University of Denver expert warns of more terrorist attacks and the dangers of self-radicalization

Posted at 6:10 PM, Jun 13, 2016
and last updated 2016-06-13 20:37:56-04

University of Denver Director of the Center for Middle East Studies said there appears to be a lot of similarities between the Orlando Pulse Nightclub shooting and previous attacks.  

"We in many ways have seen this story before.
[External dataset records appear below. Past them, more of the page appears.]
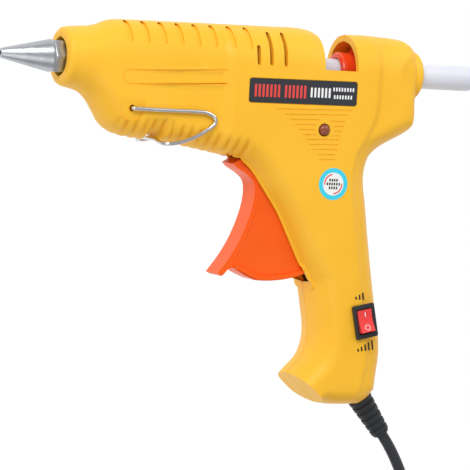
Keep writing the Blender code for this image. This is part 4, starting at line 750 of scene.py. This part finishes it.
# ---------------------------------------------------------------- camera, stage and light
VIEW_TURN = math.radians(25.4)      # the camera stands this far towards the nozzle's end
VIEW_RISE = math.radians(3.7)       # and this far above the gun's middle
VIEW_ROLL = math.radians(3.6)
back = Vector((-math.sin(VIEW_TURN) * math.cos(VIEW_RISE), math.sin(VIEW_RISE),
               math.cos(VIEW_TURN) * math.cos(VIEW_RISE)))
right0 = Vector((0, 1, 0)).cross(back).normalized()
up0 = back.cross(right0)
right = right0 * math.cos(VIEW_ROLL) + up0 * math.sin(VIEW_ROLL)
up = up0 * math.cos(VIEW_ROLL) - right0 * math.sin(VIEW_ROLL)
cam_data = bpy.data.cameras.new("camera")
cam_data.sensor_width = 36.0
cam_data.lens = 257.4
cam_data.clip_start = 0.05
cam = bpy.data.objects.new("camera", cam_data)
bpy.context.scene.collection.objects.link(cam)
m = cam.matrix_world.copy()
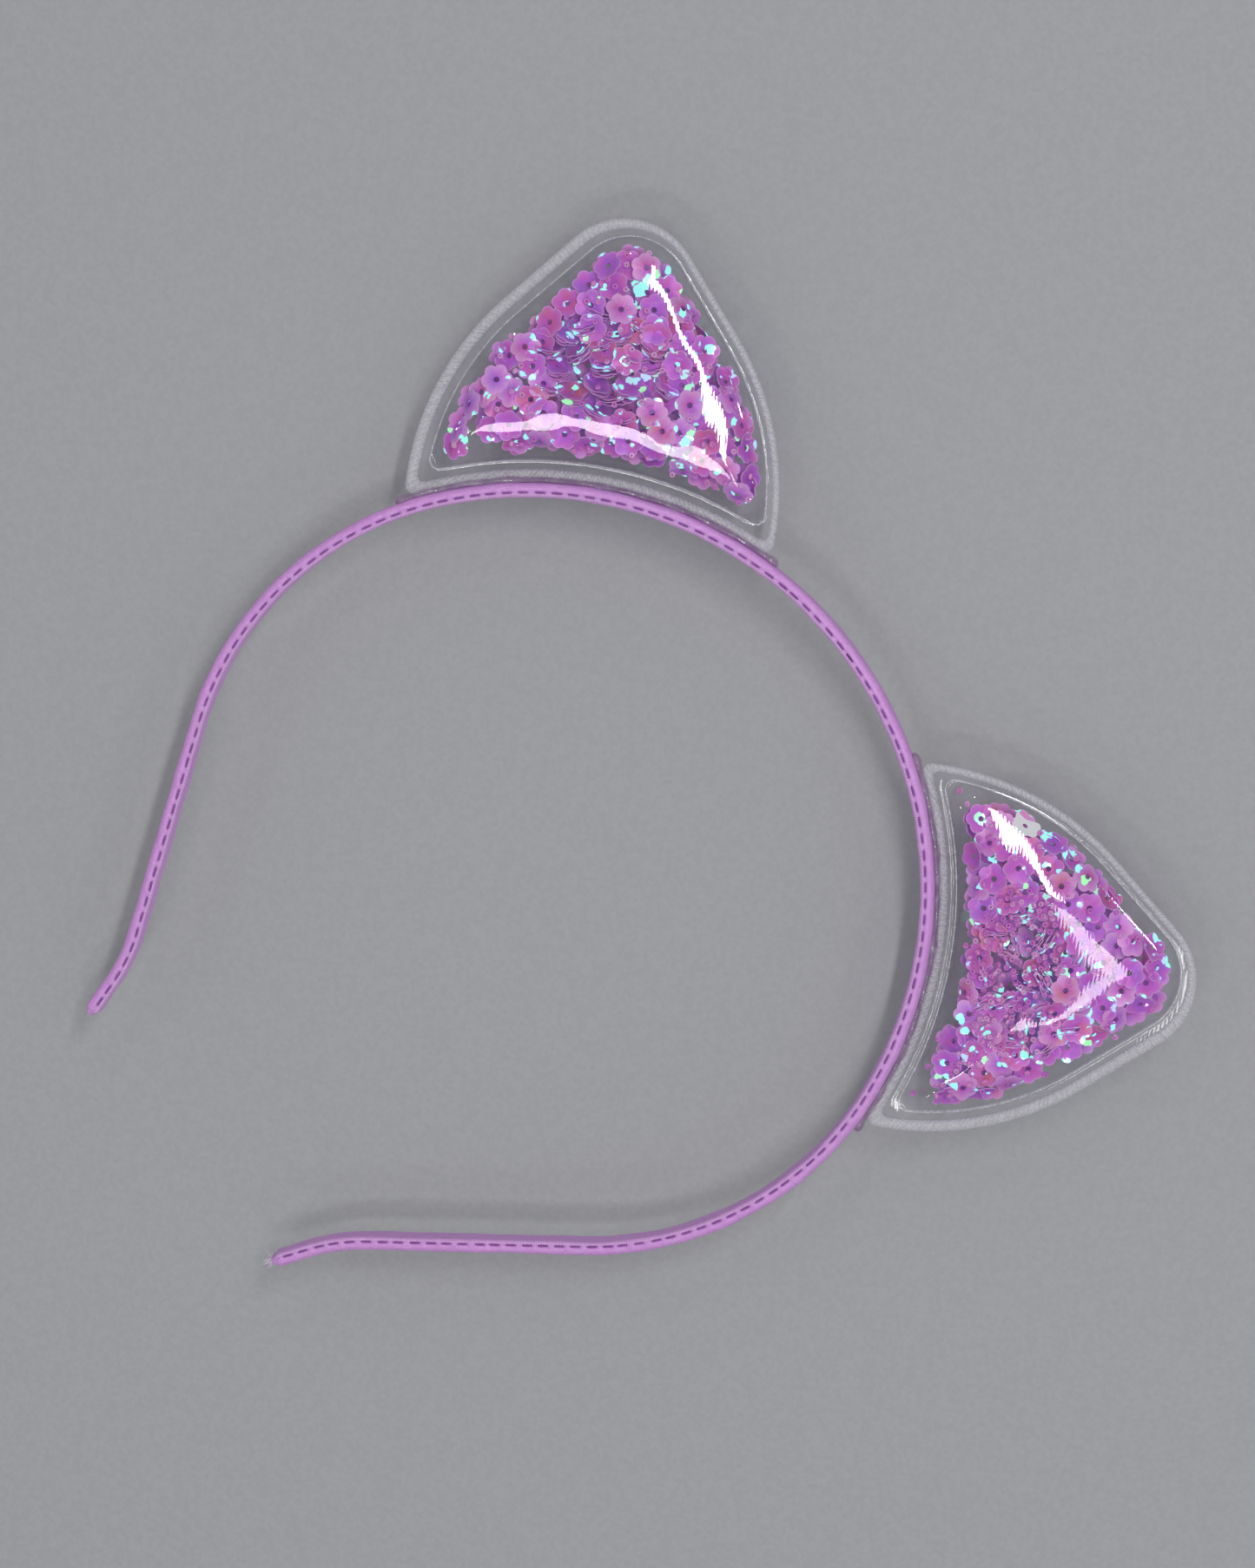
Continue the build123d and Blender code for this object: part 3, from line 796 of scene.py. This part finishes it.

The parallels with the San Bernardino massacre are very poignant and direct," said Nader Hashemi.

Hashemi is referring to the couple in the San Bernardino shooting who were both self-radicalized, similar to the Orlando mass murderer.

President Obama said on Monday that Omar Mateen, who took the lives of 49 people in Orlando, appears to have also been motivated by online extremist propaganda.

MORE | What we know about the gunman behind the Orlando nightclub mass shooting

In both shootings, the gunmen were inspired by ISIS but not directed by the terrorist group.

"One of our biggest challenges we are going to have is this kind of propaganda and perversions of Islam that you see generated on the internet," said President Obama.

"That's incredibly difficult to stop because we live in a free society," said Hashemi.

Hashemi said because online radicalization is much harder for police to stop, ISIS is using these lone wolf attacks to wage war.

"Inspire people to stage attacks in their name as a way of sending a message, despite territorial loses, the setbacks there still a formative force," he said.

As ISIS continues to grow its online and social media propaganda, Hashemi believes we will continue to see similar "homegrown" terrorist attacks.

MORE | Officials say Orlando shooter was a 'homegrown extremist'

"There is going to be further attacks of this nature, of this form, motivated by similar individuals -- this is not ending anytime soon," he further explained.

Hashemi said the challenge for law enforcement is to come up with a way to better track self-radicalization without giving up on our rights as Americans.

"I don't think there's any quick fix here, any simple solution," he said.